:: EXERCISE DESCRIPTION ::
Write out all of the data without omission, exactly as shown.
[begin DATA SHOWN]
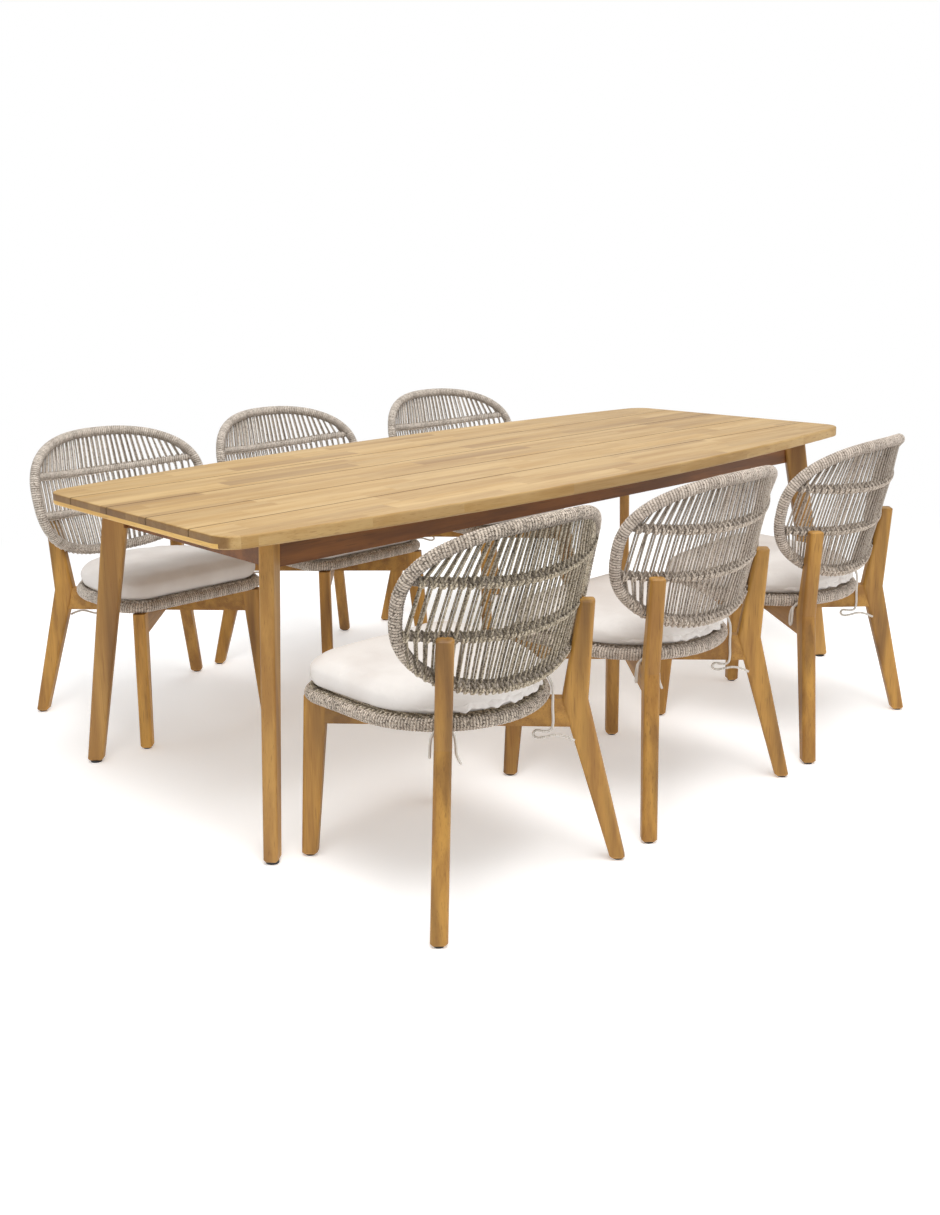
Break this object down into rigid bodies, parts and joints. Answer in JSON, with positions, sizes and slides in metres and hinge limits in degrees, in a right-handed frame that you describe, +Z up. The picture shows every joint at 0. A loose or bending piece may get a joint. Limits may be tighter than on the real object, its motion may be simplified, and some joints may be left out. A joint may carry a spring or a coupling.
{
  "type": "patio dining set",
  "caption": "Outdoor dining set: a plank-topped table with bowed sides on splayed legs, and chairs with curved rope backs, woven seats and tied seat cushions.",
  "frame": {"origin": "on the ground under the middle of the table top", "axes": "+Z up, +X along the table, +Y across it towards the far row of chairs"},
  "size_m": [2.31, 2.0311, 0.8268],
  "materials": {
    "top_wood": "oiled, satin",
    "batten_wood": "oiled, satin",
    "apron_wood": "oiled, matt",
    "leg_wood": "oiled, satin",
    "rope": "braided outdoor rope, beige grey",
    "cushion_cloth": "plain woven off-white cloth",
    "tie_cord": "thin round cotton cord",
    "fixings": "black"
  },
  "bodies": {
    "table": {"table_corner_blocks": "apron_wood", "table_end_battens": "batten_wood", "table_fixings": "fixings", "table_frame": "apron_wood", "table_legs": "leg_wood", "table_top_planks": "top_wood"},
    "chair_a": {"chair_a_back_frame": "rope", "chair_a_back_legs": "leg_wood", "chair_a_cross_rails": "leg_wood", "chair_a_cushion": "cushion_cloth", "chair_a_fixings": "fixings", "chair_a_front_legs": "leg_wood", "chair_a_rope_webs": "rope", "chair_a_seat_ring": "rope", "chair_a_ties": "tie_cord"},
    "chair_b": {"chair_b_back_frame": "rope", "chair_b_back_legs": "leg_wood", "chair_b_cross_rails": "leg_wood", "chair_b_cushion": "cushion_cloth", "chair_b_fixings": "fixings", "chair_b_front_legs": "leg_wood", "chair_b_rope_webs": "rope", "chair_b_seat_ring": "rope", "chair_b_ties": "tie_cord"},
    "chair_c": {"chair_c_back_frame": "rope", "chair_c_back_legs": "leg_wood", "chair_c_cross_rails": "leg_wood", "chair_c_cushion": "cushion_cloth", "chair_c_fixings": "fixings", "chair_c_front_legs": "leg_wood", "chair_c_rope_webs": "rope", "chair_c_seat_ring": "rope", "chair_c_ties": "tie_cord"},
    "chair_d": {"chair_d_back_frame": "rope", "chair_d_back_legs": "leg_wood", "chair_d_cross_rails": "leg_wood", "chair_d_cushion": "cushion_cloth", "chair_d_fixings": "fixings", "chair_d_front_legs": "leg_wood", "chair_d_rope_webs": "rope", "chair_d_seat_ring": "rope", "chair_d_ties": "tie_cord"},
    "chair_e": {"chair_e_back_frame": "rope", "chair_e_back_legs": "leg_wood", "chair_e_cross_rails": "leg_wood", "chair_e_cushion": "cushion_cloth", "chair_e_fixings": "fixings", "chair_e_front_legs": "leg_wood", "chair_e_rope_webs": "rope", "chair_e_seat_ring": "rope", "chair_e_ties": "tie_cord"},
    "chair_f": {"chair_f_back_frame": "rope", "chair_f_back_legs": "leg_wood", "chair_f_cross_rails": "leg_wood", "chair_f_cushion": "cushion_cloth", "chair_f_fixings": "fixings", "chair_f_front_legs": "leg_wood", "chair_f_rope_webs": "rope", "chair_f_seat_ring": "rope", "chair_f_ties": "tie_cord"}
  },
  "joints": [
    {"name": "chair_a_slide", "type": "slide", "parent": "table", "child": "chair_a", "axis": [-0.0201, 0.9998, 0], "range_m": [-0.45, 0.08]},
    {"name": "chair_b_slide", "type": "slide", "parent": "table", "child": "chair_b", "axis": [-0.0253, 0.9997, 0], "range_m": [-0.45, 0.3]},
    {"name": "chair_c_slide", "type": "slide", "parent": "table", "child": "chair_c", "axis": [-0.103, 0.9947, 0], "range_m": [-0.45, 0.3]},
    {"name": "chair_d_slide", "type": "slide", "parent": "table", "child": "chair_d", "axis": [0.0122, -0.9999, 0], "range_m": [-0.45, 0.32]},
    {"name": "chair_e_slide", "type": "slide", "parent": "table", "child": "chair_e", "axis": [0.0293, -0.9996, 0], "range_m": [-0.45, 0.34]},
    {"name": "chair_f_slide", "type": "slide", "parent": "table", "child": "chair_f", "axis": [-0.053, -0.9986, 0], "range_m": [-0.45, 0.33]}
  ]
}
[end DATA SHOWN]
:: RESPONSE ::
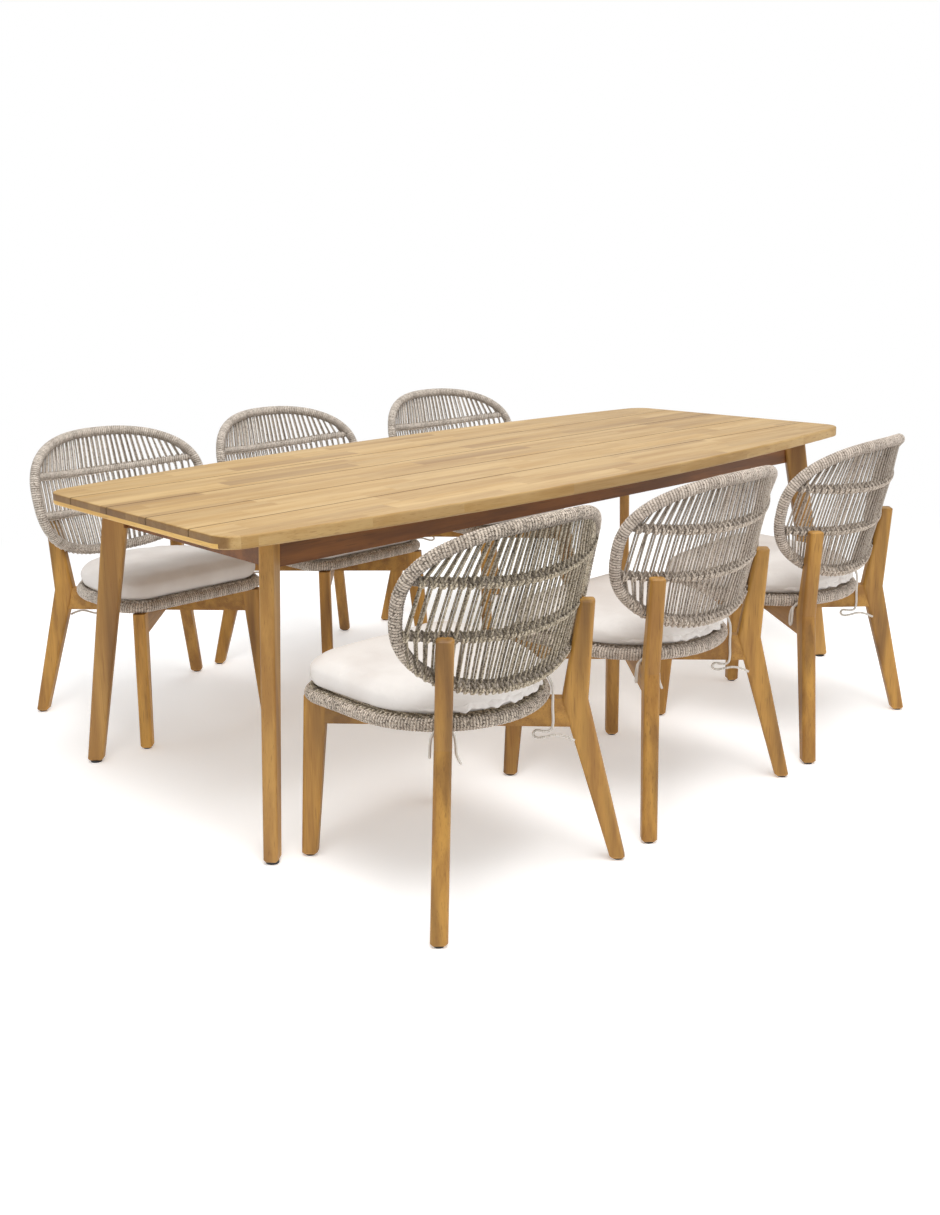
Break this object down into rigid bodies, parts and joints. Answer in JSON, with positions, sizes and slides in metres and hinge limits in degrees, in a right-handed frame that you describe, +Z up. The picture shows every joint at 0. A loose or bending piece may get a joint. Limits may be tighter than on the real object, its motion may be simplified, and some joints may be left out. A joint may carry a spring or a coupling.
{
  "type": "patio dining set",
  "caption": "Outdoor dining set: a plank-topped table with bowed sides on splayed legs, and chairs with curved rope backs, woven seats and tied seat cushions.",
  "frame": {"origin": "on the ground under the middle of the table top", "axes": "+Z up, +X along the table, +Y across it towards the far row of chairs"},
  "size_m": [2.31, 2.0311, 0.8268],
  "materials": {
    "top_wood": "oiled, satin",
    "batten_wood": "oiled, satin",
    "apron_wood": "oiled, matt",
    "leg_wood": "oiled, satin",
    "rope": "braided outdoor rope, beige grey",
    "cushion_cloth": "plain woven off-white cloth",
    "tie_cord": "thin round cotton cord",
    "fixings": "black"
  },
  "bodies": {
    "table": {"table_corner_blocks": "apron_wood", "table_end_battens": "batten_wood", "table_fixings": "fixings", "table_frame": "apron_wood", "table_legs": "leg_wood", "table_top_planks": "top_wood"},
    "chair_a": {"chair_a_back_frame": "rope", "chair_a_back_legs": "leg_wood", "chair_a_cross_rails": "leg_wood", "chair_a_cushion": "cushion_cloth", "chair_a_fixings": "fixings", "chair_a_front_legs": "leg_wood", "chair_a_rope_webs": "rope", "chair_a_seat_ring": "rope", "chair_a_ties": "tie_cord"},
    "chair_b": {"chair_b_back_frame": "rope", "chair_b_back_legs": "leg_wood", "chair_b_cross_rails": "leg_wood", "chair_b_cushion": "cushion_cloth", "chair_b_fixings": "fixings", "chair_b_front_legs": "leg_wood", "chair_b_rope_webs": "rope", "chair_b_seat_ring": "rope", "chair_b_ties": "tie_cord"},
    "chair_c": {"chair_c_back_frame": "rope", "chair_c_back_legs": "leg_wood", "chair_c_cross_rails": "leg_wood", "chair_c_cushion": "cushion_cloth", "chair_c_fixings": "fixings", "chair_c_front_legs": "leg_wood", "chair_c_rope_webs": "rope", "chair_c_seat_ring": "rope", "chair_c_ties": "tie_cord"},
    "chair_d": {"chair_d_back_frame": "rope", "chair_d_back_legs": "leg_wood", "chair_d_cross_rails": "leg_wood", "chair_d_cushion": "cushion_cloth", "chair_d_fixings": "fixings", "chair_d_front_legs": "leg_wood", "chair_d_rope_webs": "rope", "chair_d_seat_ring": "rope", "chair_d_ties": "tie_cord"},
    "chair_e": {"chair_e_back_frame": "rope", "chair_e_back_legs": "leg_wood", "chair_e_cross_rails": "leg_wood", "chair_e_cushion": "cushion_cloth", "chair_e_fixings": "fixings", "chair_e_front_legs": "leg_wood", "chair_e_rope_webs": "rope", "chair_e_seat_ring": "rope", "chair_e_ties": "tie_cord"},
    "chair_f": {"chair_f_back_frame": "rope", "chair_f_back_legs": "leg_wood", "chair_f_cross_rails": "leg_wood", "chair_f_cushion": "cushion_cloth", "chair_f_fixings": "fixings", "chair_f_front_legs": "leg_wood", "chair_f_rope_webs": "rope", "chair_f_seat_ring": "rope", "chair_f_ties": "tie_cord"}
  },
  "joints": [
    {"name": "chair_a_slide", "type": "slide", "parent": "table", "child": "chair_a", "axis": [-0.0201, 0.9998, 0], "range_m": [-0.45, 0.08]},
    {"name": "chair_b_slide", "type": "slide", "parent": "table", "child": "chair_b", "axis": [-0.0253, 0.9997, 0], "range_m": [-0.45, 0.3]},
    {"name": "chair_c_slide", "type": "slide", "parent": "table", "child": "chair_c", "axis": [-0.103, 0.9947, 0], "range_m": [-0.45, 0.3]},
    {"name": "chair_d_slide", "type": "slide", "parent": "table", "child": "chair_d", "axis": [0.0122, -0.9999, 0], "range_m": [-0.45, 0.32]},
    {"name": "chair_e_slide", "type": "slide", "parent": "table", "child": "chair_e", "axis": [0.0293, -0.9996, 0], "range_m": [-0.45, 0.34]},
    {"name": "chair_f_slide", "type": "slide", "parent": "table", "child": "chair_f", "axis": [-0.053, -0.9986, 0], "range_m": [-0.45, 0.33]}
  ]
}